Of the lines in this material, how many contain "shown"? Answer with a single number only.

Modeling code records
========================================================================

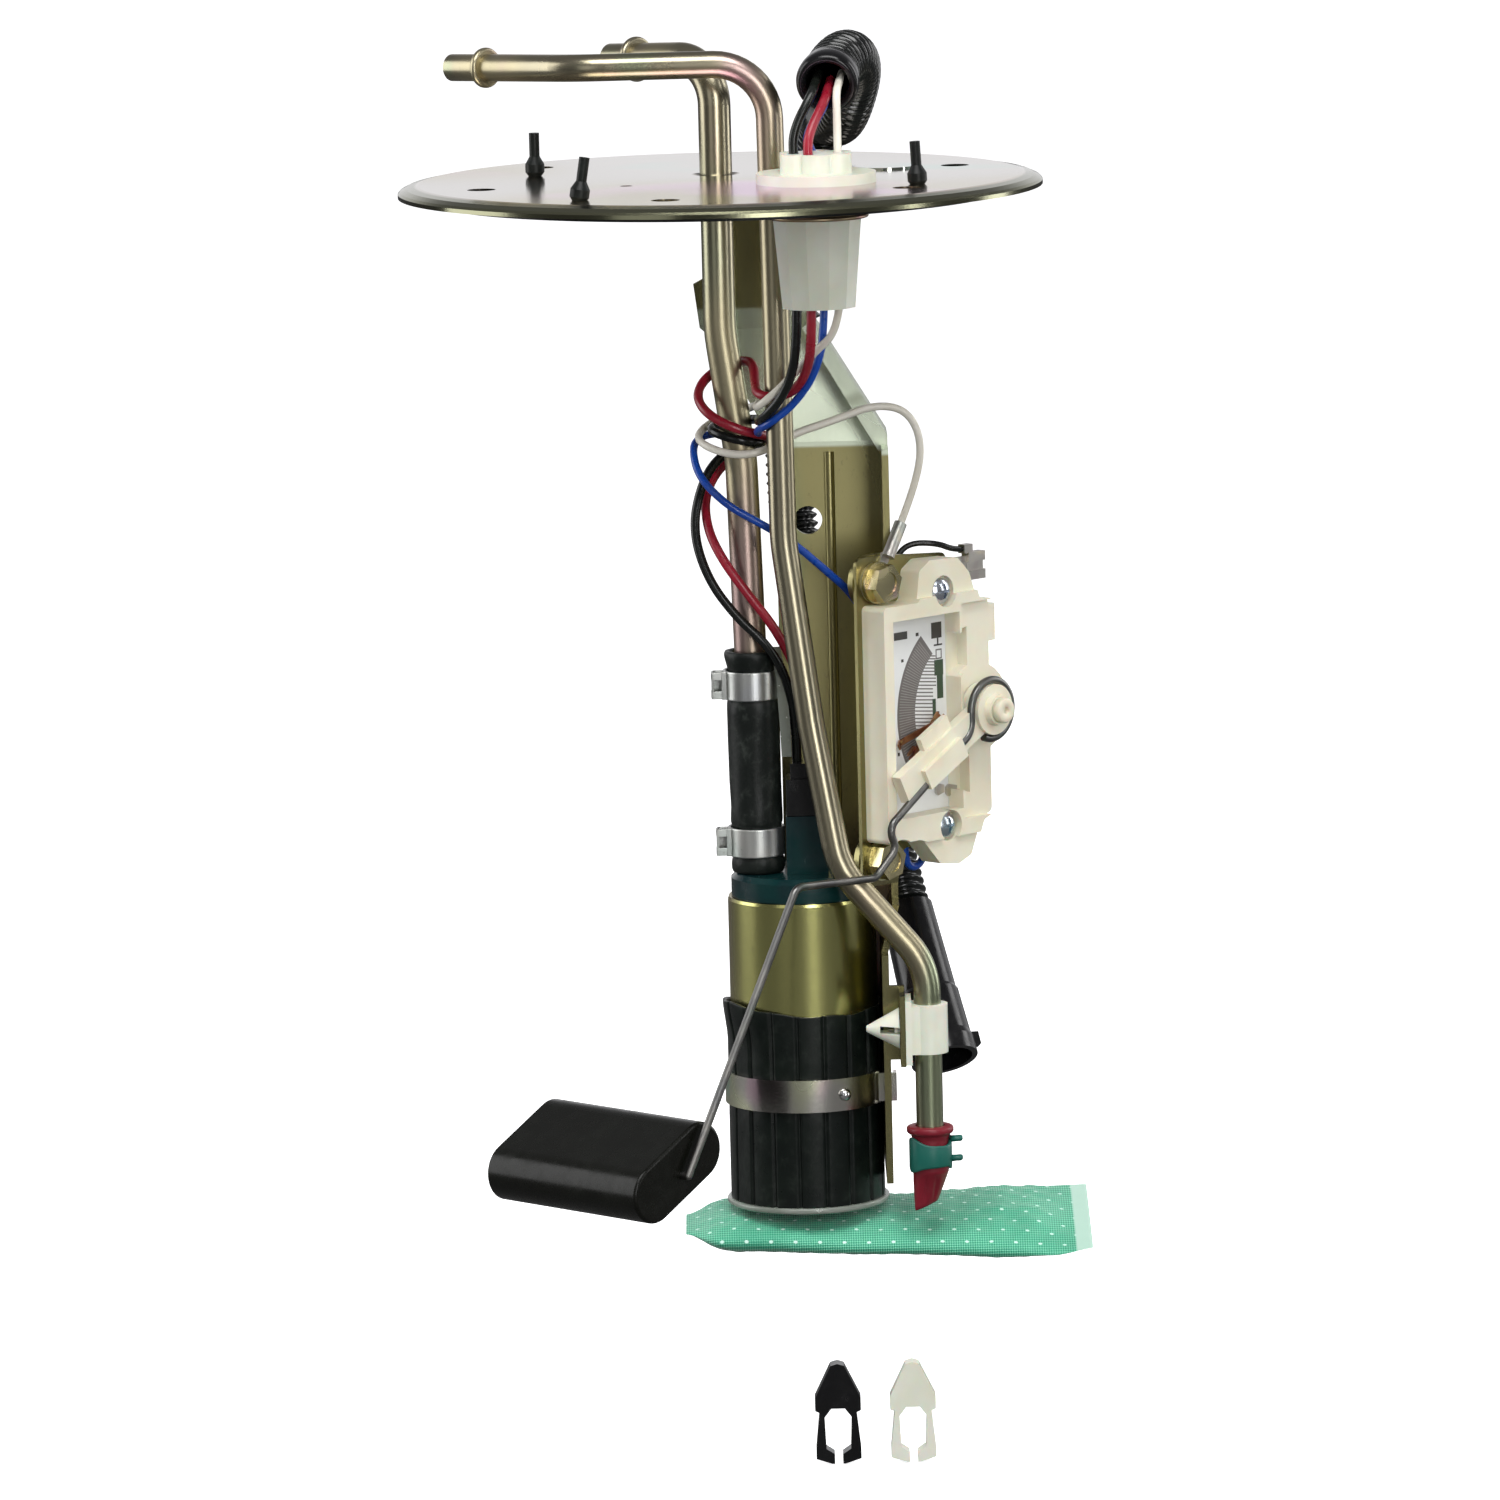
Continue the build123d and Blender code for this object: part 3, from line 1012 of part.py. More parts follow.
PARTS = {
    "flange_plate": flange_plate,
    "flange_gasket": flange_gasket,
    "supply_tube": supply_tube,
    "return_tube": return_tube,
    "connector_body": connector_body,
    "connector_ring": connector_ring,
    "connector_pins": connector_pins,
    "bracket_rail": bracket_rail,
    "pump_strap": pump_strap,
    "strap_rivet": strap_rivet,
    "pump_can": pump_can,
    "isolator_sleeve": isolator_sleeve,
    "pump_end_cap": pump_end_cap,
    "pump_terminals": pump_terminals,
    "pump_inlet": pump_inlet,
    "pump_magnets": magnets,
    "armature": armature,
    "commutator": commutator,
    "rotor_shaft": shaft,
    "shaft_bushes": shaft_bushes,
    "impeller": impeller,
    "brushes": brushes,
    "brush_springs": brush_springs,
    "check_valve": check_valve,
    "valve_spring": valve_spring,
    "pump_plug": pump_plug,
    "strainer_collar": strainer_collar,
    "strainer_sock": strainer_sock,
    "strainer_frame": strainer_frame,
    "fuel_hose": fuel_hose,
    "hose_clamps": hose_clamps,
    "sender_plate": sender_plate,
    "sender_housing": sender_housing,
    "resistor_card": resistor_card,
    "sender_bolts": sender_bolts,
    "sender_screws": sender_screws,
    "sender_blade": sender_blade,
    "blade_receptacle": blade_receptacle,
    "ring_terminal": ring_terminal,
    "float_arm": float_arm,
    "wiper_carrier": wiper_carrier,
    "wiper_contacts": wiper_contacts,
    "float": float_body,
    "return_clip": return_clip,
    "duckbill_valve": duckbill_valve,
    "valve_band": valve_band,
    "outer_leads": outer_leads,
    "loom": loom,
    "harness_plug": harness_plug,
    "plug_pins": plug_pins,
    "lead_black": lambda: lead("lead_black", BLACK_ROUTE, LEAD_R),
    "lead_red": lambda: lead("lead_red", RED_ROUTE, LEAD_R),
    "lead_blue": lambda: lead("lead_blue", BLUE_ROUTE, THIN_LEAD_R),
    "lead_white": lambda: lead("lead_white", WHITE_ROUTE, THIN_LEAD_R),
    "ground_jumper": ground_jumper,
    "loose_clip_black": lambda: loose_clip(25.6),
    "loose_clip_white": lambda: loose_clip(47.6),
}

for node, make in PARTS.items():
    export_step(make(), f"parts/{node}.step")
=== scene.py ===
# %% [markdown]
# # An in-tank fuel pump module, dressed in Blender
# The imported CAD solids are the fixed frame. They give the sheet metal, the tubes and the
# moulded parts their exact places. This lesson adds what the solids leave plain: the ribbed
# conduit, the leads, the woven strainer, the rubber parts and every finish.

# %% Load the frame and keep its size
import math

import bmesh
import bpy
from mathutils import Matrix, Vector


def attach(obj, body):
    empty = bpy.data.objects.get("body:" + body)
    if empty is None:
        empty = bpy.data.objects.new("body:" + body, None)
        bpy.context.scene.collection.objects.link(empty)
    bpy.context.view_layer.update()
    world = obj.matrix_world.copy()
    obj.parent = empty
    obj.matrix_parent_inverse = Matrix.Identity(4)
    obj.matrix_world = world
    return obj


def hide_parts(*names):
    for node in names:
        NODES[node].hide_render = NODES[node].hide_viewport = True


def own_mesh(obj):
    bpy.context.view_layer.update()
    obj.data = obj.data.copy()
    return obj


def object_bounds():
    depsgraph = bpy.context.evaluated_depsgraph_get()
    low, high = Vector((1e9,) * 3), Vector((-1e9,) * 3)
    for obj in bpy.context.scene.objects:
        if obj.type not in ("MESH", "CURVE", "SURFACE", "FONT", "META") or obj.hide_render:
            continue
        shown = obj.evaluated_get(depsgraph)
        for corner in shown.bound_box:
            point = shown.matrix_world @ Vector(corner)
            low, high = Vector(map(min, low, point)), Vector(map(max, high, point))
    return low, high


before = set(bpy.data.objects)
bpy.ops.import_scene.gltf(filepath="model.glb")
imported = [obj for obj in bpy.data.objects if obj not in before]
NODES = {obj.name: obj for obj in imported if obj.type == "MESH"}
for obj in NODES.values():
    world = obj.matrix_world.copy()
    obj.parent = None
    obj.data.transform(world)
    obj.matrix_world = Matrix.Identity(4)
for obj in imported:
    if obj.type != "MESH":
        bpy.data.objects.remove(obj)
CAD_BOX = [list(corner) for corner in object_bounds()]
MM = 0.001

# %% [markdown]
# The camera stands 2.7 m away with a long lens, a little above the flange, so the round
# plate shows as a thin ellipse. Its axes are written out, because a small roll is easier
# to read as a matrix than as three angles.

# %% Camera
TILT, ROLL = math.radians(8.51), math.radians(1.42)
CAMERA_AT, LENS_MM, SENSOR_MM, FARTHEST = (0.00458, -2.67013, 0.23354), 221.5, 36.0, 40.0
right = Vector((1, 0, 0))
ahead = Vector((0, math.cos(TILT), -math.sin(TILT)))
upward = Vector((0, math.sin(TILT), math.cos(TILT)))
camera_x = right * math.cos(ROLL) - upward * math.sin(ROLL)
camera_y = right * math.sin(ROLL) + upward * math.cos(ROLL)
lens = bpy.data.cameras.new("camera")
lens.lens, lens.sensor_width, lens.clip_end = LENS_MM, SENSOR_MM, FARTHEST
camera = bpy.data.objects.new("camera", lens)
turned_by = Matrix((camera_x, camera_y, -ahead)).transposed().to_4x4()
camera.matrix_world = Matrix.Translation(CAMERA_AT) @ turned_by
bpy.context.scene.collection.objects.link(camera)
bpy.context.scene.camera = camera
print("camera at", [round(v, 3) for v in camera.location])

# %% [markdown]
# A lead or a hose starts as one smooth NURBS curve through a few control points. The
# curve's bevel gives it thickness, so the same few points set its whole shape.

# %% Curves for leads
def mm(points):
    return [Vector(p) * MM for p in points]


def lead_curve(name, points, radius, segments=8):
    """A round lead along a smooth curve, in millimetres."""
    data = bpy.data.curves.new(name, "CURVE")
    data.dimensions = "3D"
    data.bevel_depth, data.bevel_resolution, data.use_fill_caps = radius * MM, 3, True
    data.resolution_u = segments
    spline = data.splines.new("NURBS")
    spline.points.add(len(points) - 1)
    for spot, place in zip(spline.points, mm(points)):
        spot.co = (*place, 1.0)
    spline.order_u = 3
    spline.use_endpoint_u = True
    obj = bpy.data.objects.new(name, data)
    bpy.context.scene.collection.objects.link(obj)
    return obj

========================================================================

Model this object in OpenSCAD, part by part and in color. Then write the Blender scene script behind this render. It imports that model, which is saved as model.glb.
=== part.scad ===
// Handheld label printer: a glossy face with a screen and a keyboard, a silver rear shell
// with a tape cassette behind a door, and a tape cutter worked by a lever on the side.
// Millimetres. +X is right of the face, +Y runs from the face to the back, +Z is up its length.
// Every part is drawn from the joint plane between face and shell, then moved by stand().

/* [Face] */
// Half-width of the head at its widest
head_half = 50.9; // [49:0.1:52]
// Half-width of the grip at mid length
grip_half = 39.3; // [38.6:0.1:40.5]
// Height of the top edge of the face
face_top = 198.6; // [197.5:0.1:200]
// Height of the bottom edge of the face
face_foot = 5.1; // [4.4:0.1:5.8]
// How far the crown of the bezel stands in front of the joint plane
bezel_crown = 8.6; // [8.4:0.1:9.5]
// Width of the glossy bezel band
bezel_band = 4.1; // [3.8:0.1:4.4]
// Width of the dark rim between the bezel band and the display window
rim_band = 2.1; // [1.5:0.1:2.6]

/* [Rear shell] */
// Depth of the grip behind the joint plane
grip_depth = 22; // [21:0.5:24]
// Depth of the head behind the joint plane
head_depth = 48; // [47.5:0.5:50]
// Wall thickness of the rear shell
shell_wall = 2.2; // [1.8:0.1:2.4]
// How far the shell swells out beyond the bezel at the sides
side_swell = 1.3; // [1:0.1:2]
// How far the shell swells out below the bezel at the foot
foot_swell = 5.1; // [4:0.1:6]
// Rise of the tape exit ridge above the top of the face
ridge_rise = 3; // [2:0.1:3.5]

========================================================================

**Response**
3